消化器内科医として内視鏡検査・治療に研鑽を重ねた後、祖父や父のように地域医療に貢献したいと開業へ
はじめに、先生が医師を志されたきっかけをお聞かせください。

私の祖父は、戦後の焼け野原の中で開業し、93歳になるまで地域の患者さんのために診療を続けた医師でした。父もまたその背中を追い、地域医療に尽力してきました。そんな二人の背中を見て育つうちに、私の中にも「人のために尽くす医師になりたい」という思いが自然と芽生えたんです。その思いを胸に、東京医科大学へ進学し、医師としての道を歩み始めました。
大学卒業後から開業されるまでのご経歴を教えてください。
私は内科医を志向していましたが、内科にもさまざまな分野があり、卒業時点ではどの分野を専門にするか具体的なビジョンがありませんでした。そのため、まずは実際の内科診療の場で経験を積もうと考え、東京医科大学病院の臨床検査医学科へ入局しました。
東京医科大学病院の臨床検査医学科では、血液凝固異常症やHIV感染症などの疾患を中心に、総合内科的な診療にも携わり、幅広い内科疾患の診療経験を積むことができました。そのなかで出会ったのが、消化器内科での内視鏡治療です。
内視鏡治療は、開腹手術などに比べて患者さんの身体的なご負担を軽減することができますし、内視鏡スコープを通じて発見した悪い部分を取り除くという治療は明快です。そして、検査から治療まで一貫して自分自身で担当できるというやりがいもあります。そうしたところに魅力を感じ、消化器内科を専門とすることを決めました。
これまで診てこられた主な症例についてお聞かせください。

佼成病院(現・杏林大学医学部付属杉並病院)、豊島病院(現・東京都立豊島病院)、江戸川病院の消化器内科に勤務し、内視鏡検査・治療を中心に幅広い消化器疾患の診療に携わり、消化器病専門医※1・消化器内視鏡専門医※2・肝臓専門医※3の資格も取得して研鑽を重ねてきました。
内視鏡治療にもさまざまな手法がありますが、当時主に取り組んでいたのが、内視鏡的粘膜下層剥離術(ESD)です。これは、内視鏡に電気メスを通して病変部を切除する手技で、粘膜内にある早期がんであれば大きさや形に関わらず一括で切除でき、臓器の温存が可能な治療法です。高度な技術を駆使し、胃がんや大腸がん、食道がんなど数多くの症例を担当しました。
また、膵がんや胆管がんなどの治療では、十二指腸まで挿入した内視鏡を通して胆管や膵管にステントを挿入し、胆汁や膵液の流れを改善する内視鏡的逆行性胆管膵管造影(ERCP)も多く経験しました。こうしたさまざまな症例を通じて、確かな診断力と治療技術を培ってきたと感じています。
※1 日本消化器病学消化器病専門医 ※2 日本消化器内視鏡学会消化器内視鏡専門医 ※3 日本肝臓学会肝臓専門医
江戸川病院では消化器内科部長や内視鏡センター長などの要職を務められた先生が、開業を決意された経緯や想いをお聞かせください。
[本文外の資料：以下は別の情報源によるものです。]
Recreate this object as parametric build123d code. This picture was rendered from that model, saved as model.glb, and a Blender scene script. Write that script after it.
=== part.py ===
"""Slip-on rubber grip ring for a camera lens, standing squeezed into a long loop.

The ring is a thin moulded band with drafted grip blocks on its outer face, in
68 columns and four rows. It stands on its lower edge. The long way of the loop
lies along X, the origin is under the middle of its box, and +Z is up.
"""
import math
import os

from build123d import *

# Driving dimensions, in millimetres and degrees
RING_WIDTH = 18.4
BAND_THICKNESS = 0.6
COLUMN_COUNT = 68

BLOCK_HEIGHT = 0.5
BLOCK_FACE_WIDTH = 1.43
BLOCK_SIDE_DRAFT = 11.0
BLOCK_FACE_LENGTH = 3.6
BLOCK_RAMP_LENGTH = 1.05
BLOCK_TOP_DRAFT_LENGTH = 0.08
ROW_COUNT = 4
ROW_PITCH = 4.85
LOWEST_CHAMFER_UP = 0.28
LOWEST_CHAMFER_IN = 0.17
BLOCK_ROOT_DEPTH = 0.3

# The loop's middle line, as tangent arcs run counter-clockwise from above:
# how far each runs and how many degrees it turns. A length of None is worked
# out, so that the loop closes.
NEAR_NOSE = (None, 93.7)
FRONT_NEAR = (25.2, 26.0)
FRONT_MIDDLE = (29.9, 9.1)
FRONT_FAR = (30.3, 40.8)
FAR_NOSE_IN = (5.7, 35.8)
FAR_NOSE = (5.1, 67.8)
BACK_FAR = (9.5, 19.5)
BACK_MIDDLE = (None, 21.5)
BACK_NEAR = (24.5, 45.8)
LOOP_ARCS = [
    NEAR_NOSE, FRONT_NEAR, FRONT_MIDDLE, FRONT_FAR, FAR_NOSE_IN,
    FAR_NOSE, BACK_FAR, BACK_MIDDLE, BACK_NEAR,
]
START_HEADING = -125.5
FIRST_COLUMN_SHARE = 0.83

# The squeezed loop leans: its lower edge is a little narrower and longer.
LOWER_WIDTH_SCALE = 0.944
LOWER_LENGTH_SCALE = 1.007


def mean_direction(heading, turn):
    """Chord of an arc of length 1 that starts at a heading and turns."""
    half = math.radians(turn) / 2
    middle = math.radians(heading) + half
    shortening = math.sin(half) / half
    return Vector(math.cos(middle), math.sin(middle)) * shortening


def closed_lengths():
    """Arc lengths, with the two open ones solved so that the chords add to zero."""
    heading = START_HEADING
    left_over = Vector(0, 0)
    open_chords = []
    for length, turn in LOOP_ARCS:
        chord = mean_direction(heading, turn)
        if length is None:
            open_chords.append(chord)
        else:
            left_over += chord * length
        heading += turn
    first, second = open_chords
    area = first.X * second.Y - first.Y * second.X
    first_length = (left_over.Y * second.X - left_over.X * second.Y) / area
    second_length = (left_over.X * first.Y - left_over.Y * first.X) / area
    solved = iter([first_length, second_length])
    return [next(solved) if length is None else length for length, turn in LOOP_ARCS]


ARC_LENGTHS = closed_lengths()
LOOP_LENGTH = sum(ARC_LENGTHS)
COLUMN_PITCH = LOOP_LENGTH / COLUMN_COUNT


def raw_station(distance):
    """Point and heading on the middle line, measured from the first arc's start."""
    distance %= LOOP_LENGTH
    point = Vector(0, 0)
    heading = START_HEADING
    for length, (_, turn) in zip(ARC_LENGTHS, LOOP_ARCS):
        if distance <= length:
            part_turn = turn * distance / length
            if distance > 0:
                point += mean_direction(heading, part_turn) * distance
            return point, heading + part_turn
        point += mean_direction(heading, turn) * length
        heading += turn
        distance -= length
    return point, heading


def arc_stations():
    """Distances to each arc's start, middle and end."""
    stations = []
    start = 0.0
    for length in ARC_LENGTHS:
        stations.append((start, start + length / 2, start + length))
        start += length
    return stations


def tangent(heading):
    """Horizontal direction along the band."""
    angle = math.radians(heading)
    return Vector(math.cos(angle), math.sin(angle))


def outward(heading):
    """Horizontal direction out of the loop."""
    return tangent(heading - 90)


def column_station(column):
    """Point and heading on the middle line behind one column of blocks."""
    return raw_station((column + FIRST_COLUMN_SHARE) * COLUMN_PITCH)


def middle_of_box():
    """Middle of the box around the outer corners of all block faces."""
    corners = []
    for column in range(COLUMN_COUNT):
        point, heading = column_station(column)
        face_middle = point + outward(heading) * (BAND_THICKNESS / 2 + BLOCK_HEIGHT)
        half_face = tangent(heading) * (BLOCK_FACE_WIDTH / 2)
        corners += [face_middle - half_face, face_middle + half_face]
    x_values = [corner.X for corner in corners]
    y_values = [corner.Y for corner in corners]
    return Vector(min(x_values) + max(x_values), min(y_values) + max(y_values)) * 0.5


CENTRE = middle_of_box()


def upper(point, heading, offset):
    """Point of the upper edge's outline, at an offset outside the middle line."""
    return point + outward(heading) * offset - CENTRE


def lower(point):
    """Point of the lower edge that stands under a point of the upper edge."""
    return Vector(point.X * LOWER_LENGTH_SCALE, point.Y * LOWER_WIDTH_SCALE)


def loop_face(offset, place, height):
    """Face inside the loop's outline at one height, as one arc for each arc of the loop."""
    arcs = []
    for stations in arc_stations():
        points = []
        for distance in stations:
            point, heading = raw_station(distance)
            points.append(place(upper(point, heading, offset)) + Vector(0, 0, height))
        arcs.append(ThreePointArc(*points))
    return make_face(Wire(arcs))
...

もともと、祖父や父のように地域の方々に寄り添いながら医療に貢献したいと考えていました。一方で、江戸川病院では消化器内科部長・内視鏡センター長として、日々の診療とともに後進の育成にも携わりながら、内視鏡的粘膜下層剥離術(ESD)をはじめとする内視鏡治療技術を高め、安心して提供できる体制づくりにも取り組んできました。そうした環境整備が実を結び、診療を信頼できる仲間たちに託せるようになったことを機に、長年の目標であった開業を実行に移す決心を固めました。
開業地としてこの場所を選んだ最大の理由は、駅からのアクセスが良いことです。駅に近ければ、お忙しい方でも通いやすく、鎮静剤を使用した内視鏡検査や治療後も安心してお帰りいただけます。また、これまで勤務してきた豊島病院や江戸川病院で診療していた患者さんにもご来院いただきやすい立地でもあります。
ご縁をいただいたこの地で、これまで培ってきた経験を生かし、信頼される地域医療を実践していきたいと考えています。